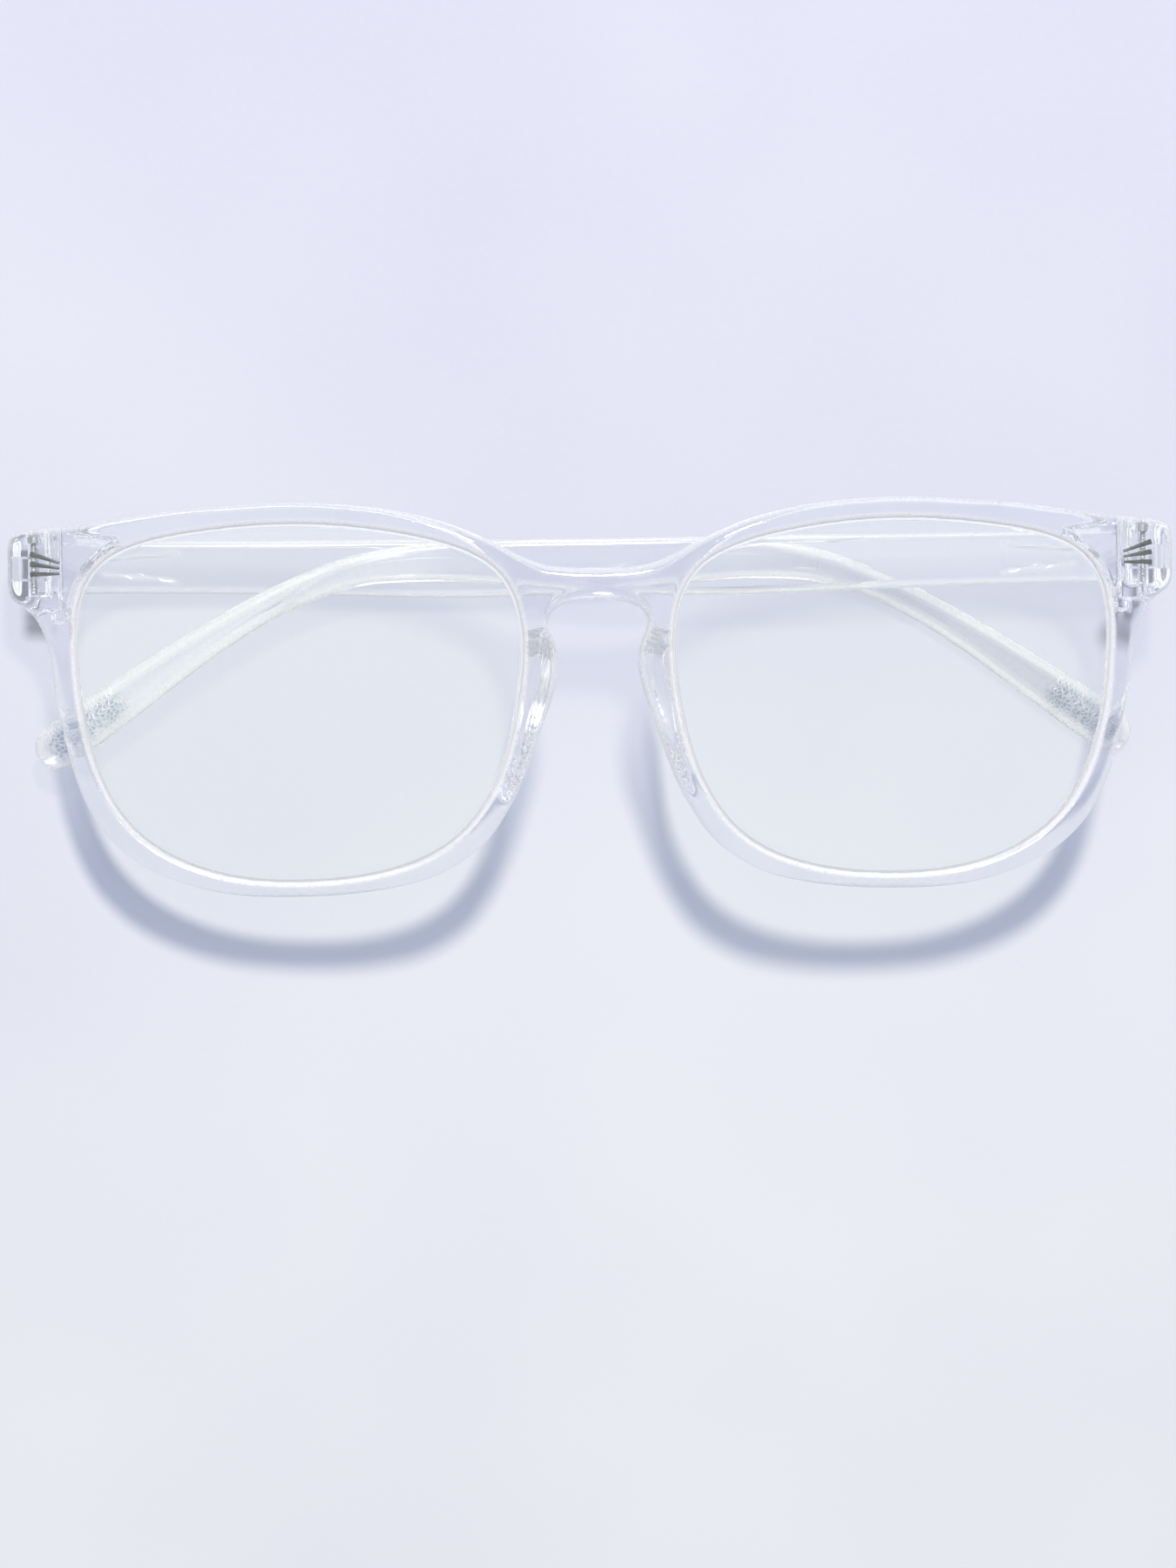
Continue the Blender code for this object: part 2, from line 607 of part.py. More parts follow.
def trim_frame(side, heights):
    """The place and axes of one inlay: along it, across it, and square to the face."""
    inner = Vector((side * TRIM_X[0], heights[0], face_height(TRIM_X[0], heights[0])))
    outer = Vector((side * TRIM_X[1], heights[1], face_height(TRIM_X[1], heights[1])))
    along = (outer - inner).normalized()
    across = Vector((0, 0, 1)).cross(along).normalized()
    matrix = Matrix((along, across, along.cross(across))).transposed().to_4x4()
    matrix.translation = (inner + outer) / 2
    return matrix, (outer - inner).length


def add_wedge(bm, matrix, length, gap, low, high):
    """A bar that is narrow at its lens end and wide at its outer end."""
    narrow, wide = (width / 2 + gap for width in TRIM_WIDTHS)
    reach = length / 2 + gap
    corners = [(-reach, -narrow), (reach, -wide), (reach, wide), (-reach, narrow)]
    loops = [[bm.verts.new(matrix @ Vector((x, y, z))) for x, y in corners] for z in (low, high)]
    join_loops(bm, loops)
    bm.faces.new(loops[0])
    bm.faces.new(loops[1])


def trim_pockets(parent):
    bm = bmesh.new()
    for side in (-1, 1):
        for heights in TRIM_BARS:
            matrix, length = trim_frame(side, heights)
            add_wedge(bm, matrix, length, TRIM_GAP, -TRIM_DEPTH - TRIM_GAP, MM)
    return as_cutter(new_object("pocket_guide", bm, None, parent))


def make_trim(name, side, heights, material, parent):
    bm = bmesh.new()
    matrix, length = trim_frame(side, heights)
    add_wedge(bm, matrix, length, 0, -TRIM_DEPTH, TRIM_PROUD)
    obj = new_object(name, bm, material, parent)
    bevel = obj.modifiers.new("bevel", "BEVEL")
    bevel.width = 0.06 * MM
    bevel.segments = 1
    return obj


# ---------------------------------------------------------------- the whole object

def principled(name, color, roughness, metallic=0.0, transmission=0.0, ior=1.5):
    material = bpy.data.materials.new(name)
    material.use_nodes = True
    shader = material.node_tree.nodes["Principled BSDF"]
    shader.inputs["Base Color"].default_value = (*color, 1)
    shader.inputs["Roughness"].default_value = roughness
    shader.inputs["Metallic"].default_value = metallic
    shader.inputs["Transmission Weight"].default_value = transmission
    shader.inputs["IOR"].default_value = ior
    return material


def main():
    for obj in list(bpy.data.objects):
        bpy.data.objects.remove(obj)
    clear_plastic = principled("clear_plastic", (0.94, 0.96, 0.98), 0.05, 0.0, 1.0, 1.5)
    lens_plastic = principled("lens_plastic", (0.93, 0.96, 0.96), 0.02, 0.0, 1.0, 1.55)
    trim_metal = principled("trim_metal", (0.2, 0.2, 0.21), 0.3, 1.0)
    screw_metal = principled("screw_metal", (0.4, 0.4, 0.41), 0.3, 1.0)

    front_plane = bpy.data.objects.new("front_plane", None)
    bpy.context.scene.collection.objects.link(front_plane)
    front_plane.rotation_euler = (0, -ROLL, 0)
    front_plane.location = (ORIGIN_X, ORIGIN_Y, TEMPLE_OUTER_FACE + TEMPLE_STACK / 2)

    make_front(clear_plastic, front_plane)
    for side, word in ((1, "left"), (-1, "right")):
        make_lens("lens_" + word, side, lens_plastic, front_plane)
        make_screw("hinge_screw_" + word, side, screw_metal, front_plane)
        for number, heights in enumerate(TRIM_BARS, 1):
            make_trim(f"trim_bar_{word}_{number}", side, heights, trim_metal, front_plane)
        hinge = Vector(front_plane.location)
        hinge += Vector((side * HINGE_X * math.cos(ROLL), 0, side * HINGE_X * math.sin(ROLL)))
        make_temple("temple_" + word, side, clear_plastic, hinge)


main()
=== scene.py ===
"""Looks of the folded clear eyeglasses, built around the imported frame. Metres, +Z up."""
import json
import math

import bmesh
import bpy
import numpy as np
from mathutils import Matrix, Vector
from mathutils.geometry import delaunay_2d_cdt
from mathutils.kdtree import KDTree


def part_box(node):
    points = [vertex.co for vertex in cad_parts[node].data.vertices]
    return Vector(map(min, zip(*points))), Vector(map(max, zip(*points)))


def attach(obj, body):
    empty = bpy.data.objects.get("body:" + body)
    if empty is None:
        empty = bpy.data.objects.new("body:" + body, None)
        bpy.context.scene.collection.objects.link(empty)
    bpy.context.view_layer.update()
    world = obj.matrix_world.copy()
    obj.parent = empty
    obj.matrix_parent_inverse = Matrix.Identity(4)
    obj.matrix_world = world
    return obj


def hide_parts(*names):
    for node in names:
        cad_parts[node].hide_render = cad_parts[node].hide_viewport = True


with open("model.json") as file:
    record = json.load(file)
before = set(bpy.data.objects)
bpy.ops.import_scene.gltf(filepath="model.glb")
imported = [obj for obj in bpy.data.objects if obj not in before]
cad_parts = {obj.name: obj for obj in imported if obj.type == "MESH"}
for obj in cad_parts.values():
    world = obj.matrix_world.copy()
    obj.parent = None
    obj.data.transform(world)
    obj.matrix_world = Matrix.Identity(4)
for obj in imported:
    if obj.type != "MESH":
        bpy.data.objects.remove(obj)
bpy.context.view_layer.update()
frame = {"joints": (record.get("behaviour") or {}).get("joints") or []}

MM = 0.001

# the lens opening, as points around the middle of the lens, in millimetres
LENS_CENTRE_X = 36.0 * MM
APERTURE_POINTS = [
    (0, 21.4), (12, 20.65), (22.2, 18.0), (26.2, 13.2), (26.9, 5), (25.4, -5.4), (20.2, -15.3), (10, -20.7),
    (0, -21.7), (-10, -20.6), (-19, -16.3), (-24.4, -7.8), (-26.5, 1.5), (-26.7, 9), (-23.6, 15.8), (-13, 20),
]
CURVE_STEPS = 48

# how far the front curves back from the middle of the bridge, as radii across and up
FACE_RADIUS_X = 400.0 * MM
FACE_RADIUS_Y = 300.0 * MM
FACE_ABOVE_HINGE = 14.8 * MM

RIM_THICKNESS = 4.0 * MM
RIM_EDGE_RADIUS = 1.1 * MM
APERTURE_BEVEL = 0.55 * MM
GROOVE_DEPTH = 0.9 * MM
GROOVE_HALF_WIDTH = 0.8 * MM
LENS_THICKNESS = 2.0 * MM
LENS_BEHIND_FACE = 1.9 * MM
LENS_BULGE = 1.2 * MM
LENS_BEVEL_REACH = 0.6 * MM
LENS_EDGE_GAP = 0.3 * MM

KNUCKLE_RADIUS = 2.2 * MM
KNUCKLE_CLEARANCE = 0.3 * MM
KNUCKLE_SPAN = (12.9 * MM, 20.1 * MM)
HINGE_SLOT = (14.8 * MM, 17.8 * MM)
TEMPLE_KNUCKLE = (15.1 * MM, 17.5 * MM)
BUTT_GAP = 0.25 * MM
BLOCK_RELIEF = 1.3 * MM
RELIEF_STEP = 2.8 * MM
BLOCK_INNER_X = 64.7 * MM

# the shoulder that joins each block to the lens corner: its span around the lens, its top and its depth
SHOULDER_ANGLES = (20, 41)
SHOULDER_TOP = [(57.4 * MM, 19.8 * MM), (61.0 * MM, 20.2 * MM), (65.4 * MM, 20.3 * MM)]
SHOULDER_OFF_LENS = 1.2 * MM
SHOULDER_DEPTH = 1.6 * MM
SHOULDER_ROOT = 1.5 * MM

# how deep the cut at each block goes, and how far cutters run past what they cut
BLOCK_CUT_DEPTH = 8.2 * MM
CUT_SPARE = 2 * MM
BARREL_SPARE = 0.2 * MM

SCREW_SPAN = (13.2 * MM, 19.95 * MM)
SCREW_HOLE_RADIUS = 0.7 * MM
SCREW_ROOT_RADIUS = 0.46 * MM
SCREW_THREAD_DEPTH = 0.14 * MM
SCREW_THREAD_PITCH = 0.4 * MM
SCREW_HEAD_RADIUS = 0.95 * MM
SCREW_HEAD_HEIGHT = 0.6 * MM
SCREW_SLOT_WIDTH = 0.3 * MM
SCREW_SLOT_DEPTH = 0.25 * MM
SCREW_SEAT_GAP = 0.1 * MM
SCREW_HEAD_ROUND = 0.18 * MM

PAD_DEPTH = 5.5 * MM
PAD_FLARE = 1.1 * MM

# each temple: place along it, height of its middle line, and its own height, in millimetres
TEMPLE_LINE = [
    (0.25, 16.5, 6.6), (12.0, 16.4, 6.5), (30.0, 16.15, 6.7), (50.0, 15.85, 7.3), (66.0, 16.0, 6.8),
    (80.0, 16.6, 5.4), (90.0, 16.5, 4.5), (98.0, 15.3, 3.8), (107.0, 11.8, 3.6), (116.0, 6.6, 4.2),
    (124.0, 1.2, 5.1), (130.0, -2.9, 5.6), (133.6, -5.4, 5.4),
]
TEMPLE_OUTER_FACE = 3.2 * MM
TEMPLE_THICKNESS_AT_HINGE = 3.9 * MM
TEMPLE_THICKNESS_AT_TIP = 2.3 * MM
TEMPLE_CHAMFER = (1.1 * MM, 0.7 * MM)
TEMPLE_THINNEST = 1.5 * MM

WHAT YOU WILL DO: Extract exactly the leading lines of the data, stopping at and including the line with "return matrix, (outer - inner).length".

THE RESPONSE:
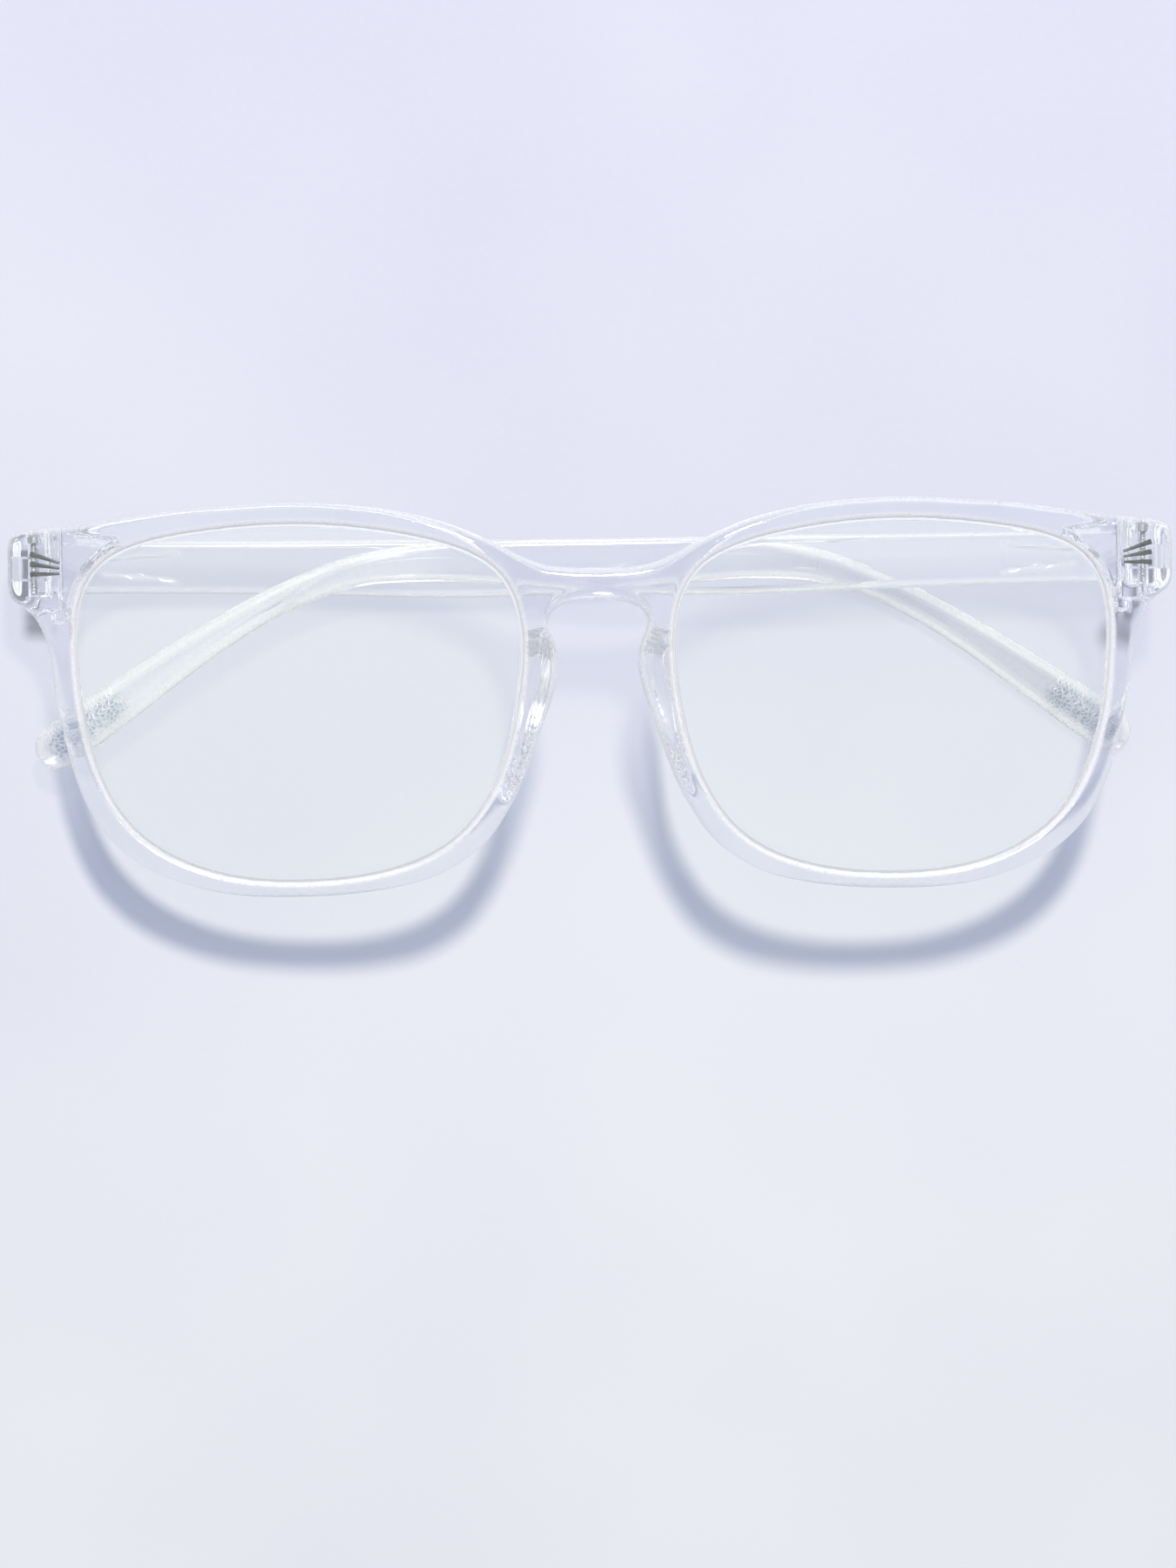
Continue the Blender code for this object: part 2, from line 607 of part.py. More parts follow.
def trim_frame(side, heights):
    """The place and axes of one inlay: along it, across it, and square to the face."""
    inner = Vector((side * TRIM_X[0], heights[0], face_height(TRIM_X[0], heights[0])))
    outer = Vector((side * TRIM_X[1], heights[1], face_height(TRIM_X[1], heights[1])))
    along = (outer - inner).normalized()
    across = Vector((0, 0, 1)).cross(along).normalized()
    matrix = Matrix((along, across, along.cross(across))).transposed().to_4x4()
    matrix.translation = (inner + outer) / 2
    return matrix, (outer - inner).length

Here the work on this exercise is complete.